* [Stated exercise]:
Output every line below exactly.

* [Provided data]:

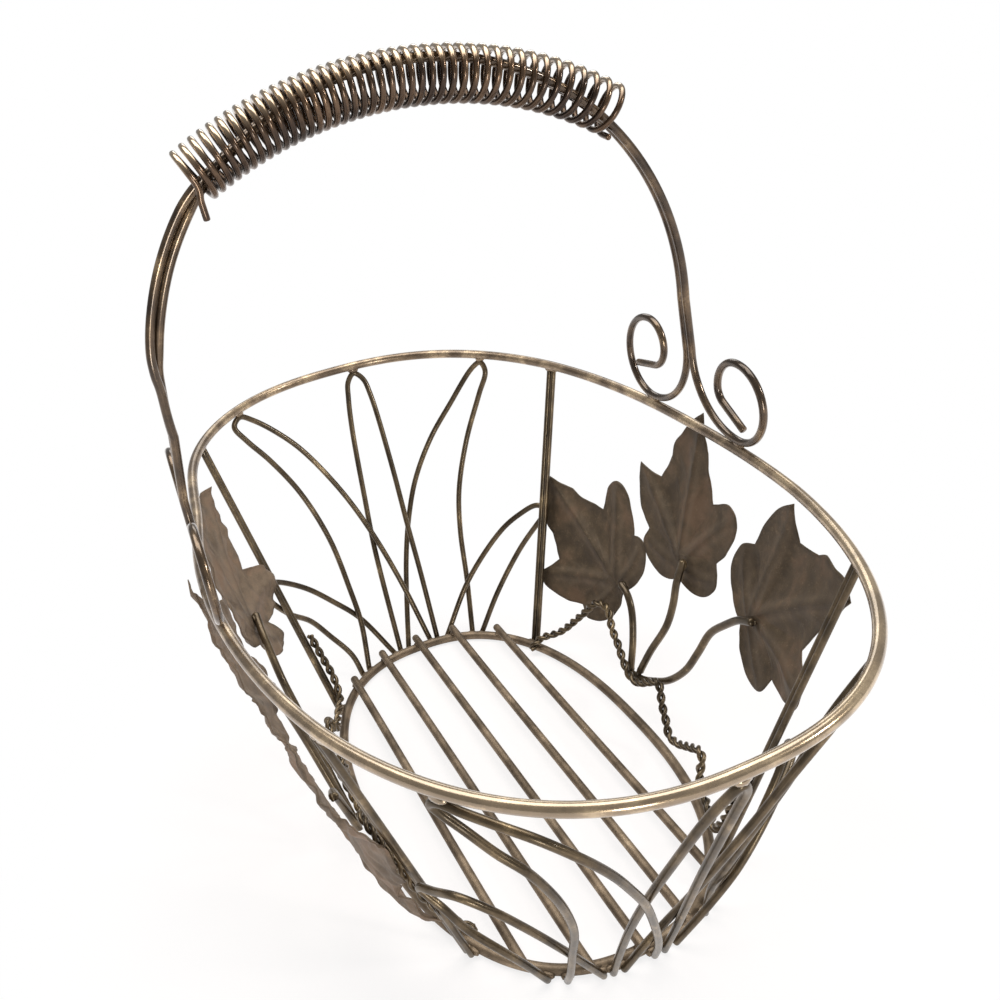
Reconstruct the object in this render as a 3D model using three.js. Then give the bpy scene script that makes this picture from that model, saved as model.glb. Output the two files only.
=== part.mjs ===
// Wire fruit basket with ivy leaf sides, grass blade ends and an arched carrying handle.
// Millimetres, +Z up, the basket rests on z = 0. X runs across the basket, Y along it.

import * as THREE from "three";

// Wire and sheet sizes
const SEAT = 0.3; // gap kept where two pieces touch
const HOOP_WIRE = 4;
const BAR_WIRE = 3.4;
const WALL_WIRE = 2.5;
const POST_WIRE = 2.2;
const STEM_WIRE = 3;
const HANDLE_WIRE = 2.8;
const COIL_WIRE = 2;
const VINE_WIRE = 1.5;
const LEAF_SHEET = 0.8;

// Rim and base hoops, both ovals a little squarer than an ellipse.
// The rim is pressed in on the left: how deep, how far along the side, and over what reach
const RIM = { halfWidth: 93, halfLength: 160, squareness: 2.36, height: 124 };
const PRESSED = { depth: 5.2, along: 55, reach: 40 };
const BASE = { halfWidth: 58, halfLength: 99, squareness: 2.4 };
const HOOP_CORNERS = 64;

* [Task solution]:
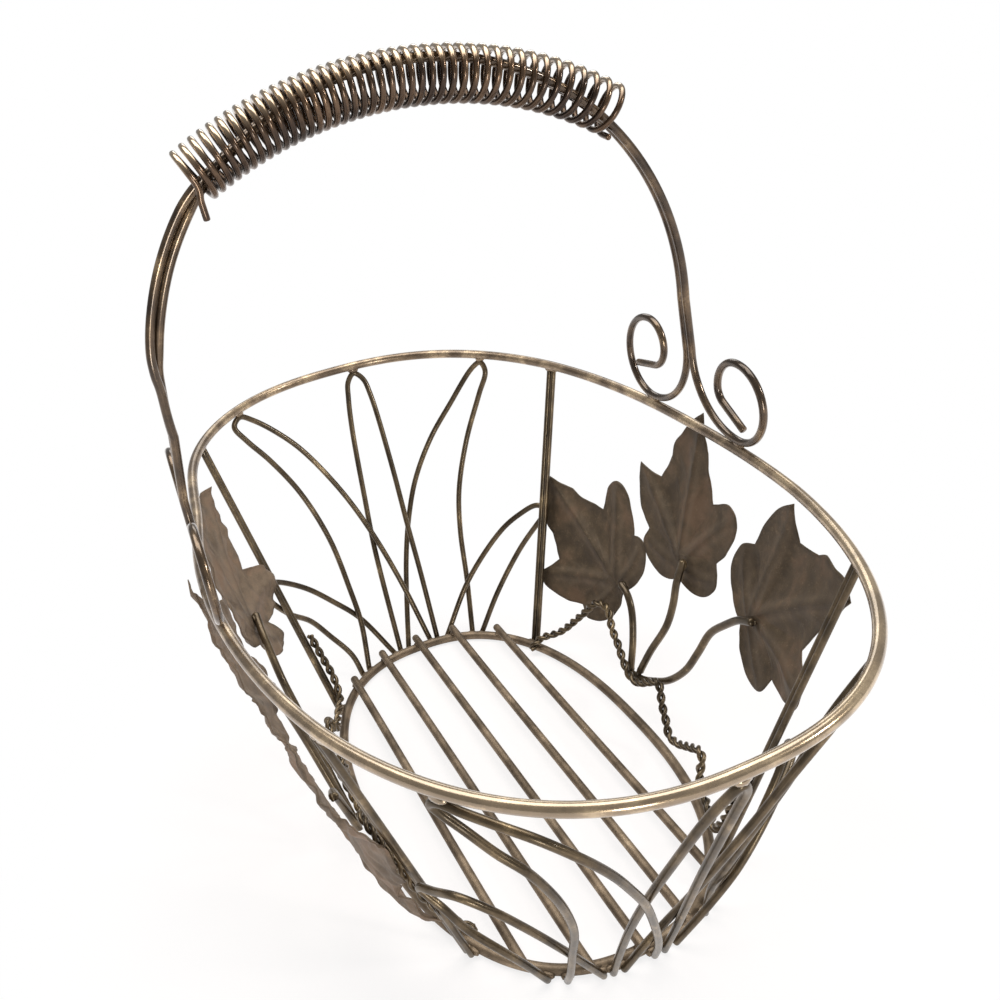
Reconstruct the object in this render as a 3D model using three.js. Then give the bpy scene script that makes this picture from that model, saved as model.glb. Output the two files only.
=== part.mjs ===
// Wire fruit basket with ivy leaf sides, grass blade ends and an arched carrying handle.
// Millimetres, +Z up, the basket rests on z = 0. X runs across the basket, Y along it.

import * as THREE from "three";

// Wire and sheet sizes
const SEAT = 0.3; // gap kept where two pieces touch
const HOOP_WIRE = 4;
const BAR_WIRE = 3.4;
const WALL_WIRE = 2.5;
const POST_WIRE = 2.2;
const STEM_WIRE = 3;
const HANDLE_WIRE = 2.8;
const COIL_WIRE = 2;
const VINE_WIRE = 1.5;
const LEAF_SHEET = 0.8;

// Rim and base hoops, both ovals a little squarer than an ellipse.
// The rim is pressed in on the left: how deep, how far along the side, and over what reach
const RIM = { halfWidth: 93, halfLength: 160, squareness: 2.36, height: 124 };
const PRESSED = { depth: 5.2, along: 55, reach: 40 };
const BASE = { halfWidth: 58, halfLength: 99, squareness: 2.4 };
const HOOP_CORNERS = 64;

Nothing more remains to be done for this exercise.